For the Tell Zuwelen project, I’m hoping to better understand the region. The proposed methodology includes surface surveying, in order to collect surface pottery sherds and/or artefacts of the Tell to create a preliminary typology. Mapping the site by setting up a 50-metre GIS grid followed by a magnetometry survey to detect and map archaeological structures and features in order to identify the enclosure wall remains, the extent of the cemeteries and the identification of a possible sacred chapel complex, already visible with satellite imagery using Google Earth. Drill coring will then be carried out following the survey to attempt to reconstruct the environmental surrounding, stratigraphy, and collect samples from subsurface deposits for further analysis and dating.
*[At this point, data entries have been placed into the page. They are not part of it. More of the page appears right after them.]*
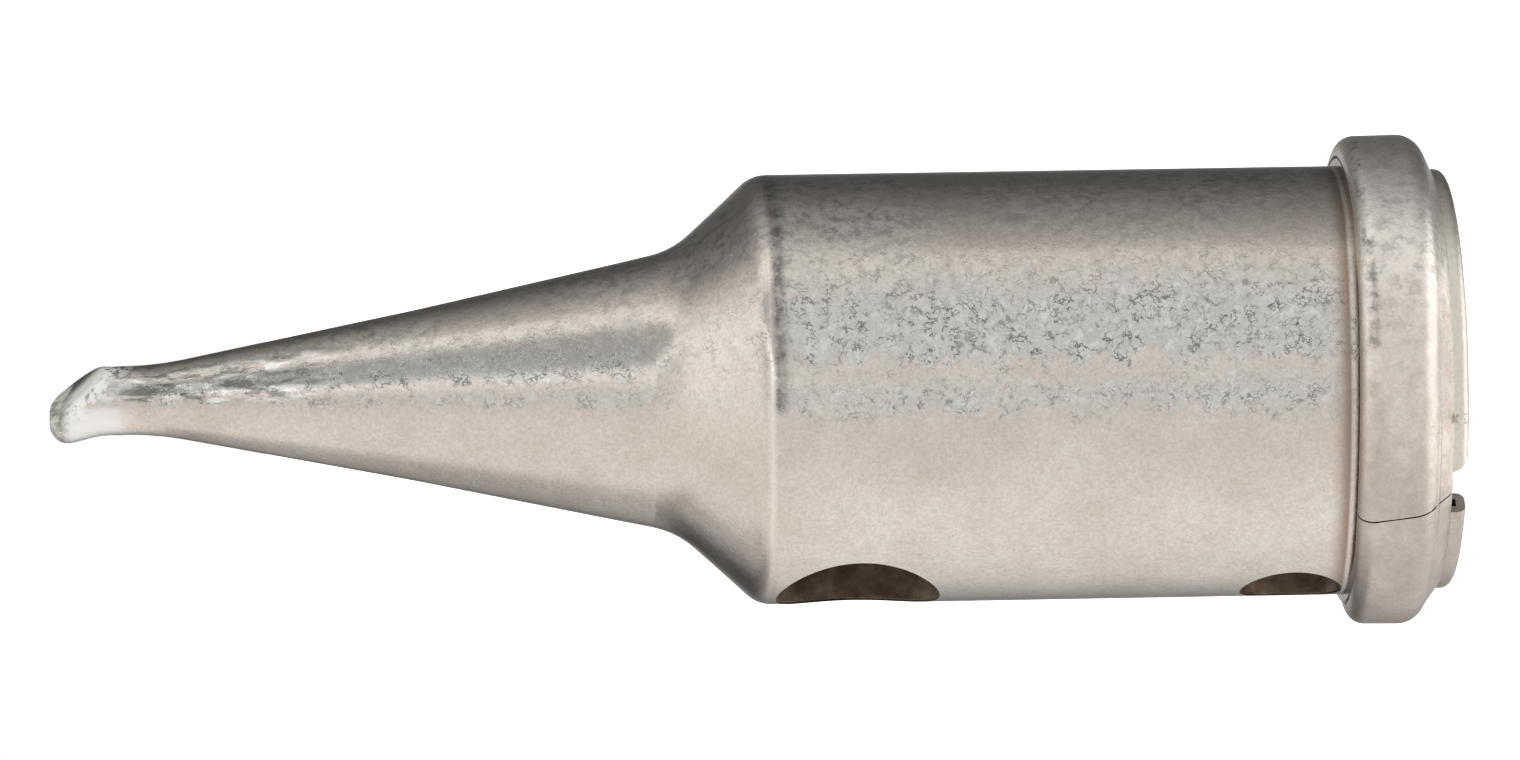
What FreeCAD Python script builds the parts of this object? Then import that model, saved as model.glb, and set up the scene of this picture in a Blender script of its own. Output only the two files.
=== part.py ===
import FreeCAD, Part
import math
import os

# Gas heated soldering iron tip, standing on its rear rim.
# +Z runs along the axis from the rear rim to the bit. The origin is the centre of the rear rim.
# The two side ports look nearly along -X. Lengths are in millimetres, angles in degrees.

# Hollow cylinder and its bore, which is open at the rear and narrower in the front chamber
BORE_R = 4.90
WALL = 1.01
BODY_R = BORE_R + WALL
BORE_MOUTH_CHAMFER = 0.15
SEAT_WIDTH = 0.40
CHAMBER_END_Z = 18.98

# Shoulder and tapered shank, which is slightly hollow between its base and its neck
SHOULDER_ANGLE = 42.6
SHOULDER_EDGE_FILLET = 1.0
SHANK_BASE_Z = 21.30
SHANK_BASE_R = 3.875
SHANK_BASE_FILLET = 2.4
SHANK_HOLLOW = 0.061
NECK_Z = 35.53
NECK_R = 0.946
NECK_FILLET = 8.0

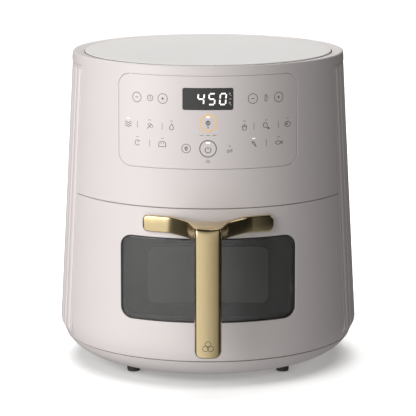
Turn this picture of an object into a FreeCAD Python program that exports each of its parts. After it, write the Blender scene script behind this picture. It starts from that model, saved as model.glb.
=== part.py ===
import FreeCAD, Part
import math
import os

V = FreeCAD.Vector

# Air fryer: round plan, front towards -Y, standing on z = 0, axis of the body on the Z axis. Millimetres.

# ---- driving dimensions of the outside form ----
HEIGHT = 313.0            # table to the top of the rim
RIM_RADIUS = 135.2        # outside radius at the rim
SPLAY = 0.0556            # radius gained per millimetre down the wall
TURN_RADIUS = 45.0        # round turn of the wall into the underside
FLOOR_Z = 3.5             # underside of the body, also the height of the feet
WALL = 2.5                # moulded plastic wall
FORM_START = 30.0         # where the turned surfaces begin, degrees from +X, clear of every cut
SEAM_GAP = 0.8            # shut line between visible mouldings
LOWER_SEAM = 27.0         # top of the base
UPPER_SEAM = 177.0        # top of the drawer front
FRONT_ANGLE = 65.0        # half angle of the drawer front, degrees from -Y
SIDE_END_ANGLE = 113.0    # where the fluted side meets the rear cover

# ---- clearances ----
SEAT = 0.2                # loose seat between fixed pieces
RUN = 0.05                # running fit on a radius
SLIDE = 0.5               # clearance of sliding flat faces

# ---- rim, lid and control panel ----
RIM_HEIGHT = 9.6
RIM_WIDTH = 11.2
RIM_FILLET = 2.5
LID_SINK = 1.5            # lid top below the rim
LID_THICK = 3.0
LID_GAP = 0.7
LEDGE_WIDTH = 8.0
SKIRT_HEIGHT = 9.0
PANEL_HALF_WIDTH = 85.3
PANEL_HEIGHT = 88.8
PANEL_CORNER = 11.5
PANEL_THICK = 1.5
PANEL_GAP = 0.4
DISPLAY_HALF_WIDTH = 24.0
DISPLAY_HEIGHT = 20.6
DISPLAY_CORNER = 3.0
DISPLAY_DROP = 12.0       # panel top to display top
BOARD_THICK = 1.6
BOARD_HALF_WIDTH = 70.0
BOARD_HEIGHT = 74.0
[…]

The goals for the first survey season are to map the site before further encroaching occurs, conduct a geophysical survey to define any remaining structures, and finally preliminary drill coring to date and understand the landscape of the Tell. There is high potential for research before these remote sites are completely destroyed or covered by modern villages. Zuwelen is one of many sites that must be substantiated by archaeological work before the site is permanently lost.